PowerSource

Coincidentally, no sooner had I learned about the popularity of hybrid technology in hybrid buses than I read in the newspaper that a local municipality was unveiling its brand new hybrid bus at a ribbon-cutting yesterday. So I ran over and took some pictures of the bus and its guts. I assumed that since Maxwell Technologies had only recently introduced its new HTM 390 ultracap aimed at the industrial/transportation market that this hybrid would be of the old-style lead acid battery type, but no, the hybrid electro-mechanical subsystem contractor, ISE, is in tight with Maxwell and used ultracaps on this bus. Look at the picture – the large wart on the bus’s roof is full of ultracaps – about 280 soda can-sized ones. I hopped in for the inaugural ride which wasn’t eerily quiet only because the air conditioning is so noisy. It has a fantastically smooth acceleration – you know how diesel buses shudder when they accelerate? This one was smooth as silk.

Two surprising points about hybrids and buses: The first is that better fuel efficiency is just a small part of the reason the government is subsidizing the move to hybrid buses. Average mileage for a diesel bus is about 3-5 mpg. This bus, which uses a Ford Triton V10 gas engine, gets about 5mpg. Nice, but not earth-shaking. It’s in the emissions category that hybrids blow conventional technology away: A gas hybrid eliminates the diesel particulates that conventional city buses produce while providing better mileage and hauling the same payload. Similarly, gas hybrids produce only about a fifth of the NOx emissions of a modern standard diesel.

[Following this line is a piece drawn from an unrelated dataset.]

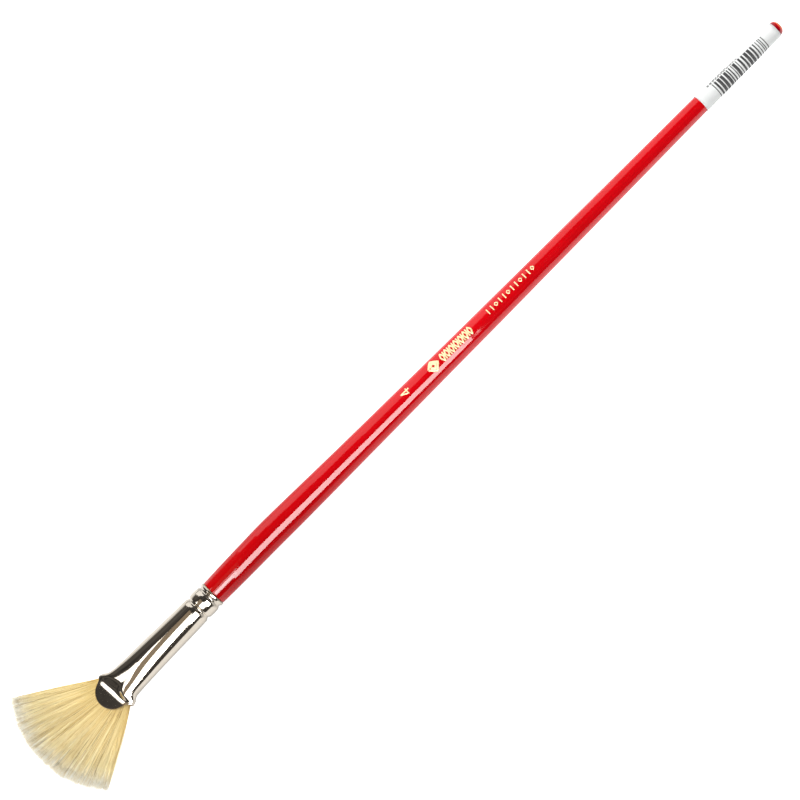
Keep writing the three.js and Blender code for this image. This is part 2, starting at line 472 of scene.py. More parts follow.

Second point: City buses have accelerate/decelerate profiles that vary based on the terrain of their city, so it’s almost impossible to come up with a one-size-fits-all design for a city bus. For example, Grover City has a fairly flat terrain, with no major highways that require rapid acceleration up to a high speed. A bank of ultracaps that can provide 25 seconds of bus acceleration before switching over to the Triton suits this terrain just fine. Oakland, on the other hand, has some very hilly terrain, and 25 seconds of acceleration isn’t enough. In fact, the whole gas engine-ultracap mix isn’t a good mix; Oakland’s hybrids will be fuel cell-based. And just to make things more complicated, Palm Springs has a wind generator-based hydrogen fuel producing facility which makes hydrogen-fueled engines or even hydrogen fuel cells practical, so the city of Palm Springs has hydrogen-fueled buses.

The design requirement that the bus platform be so very flexible as to its power source led ISE to use a series rather than a parallel hybrid design. A parallel hybrid – like the familiar Toyota Prius -- has the engine/power plant as part of the drive train. In a series hybrid, the engine/power plant powers a generator which then powers the motors that in turn actually drive the wheels. Since the power plant isn’t part of the drive chain, it’s relatively easy for ISE engineers to swap out a gas engine for a hydrogen-fueled engine, or a hydrogen fuel cell, say.

Many thanks to ISE’s service manager, Harry Meyer, who gave me a great tour of a very cool technology.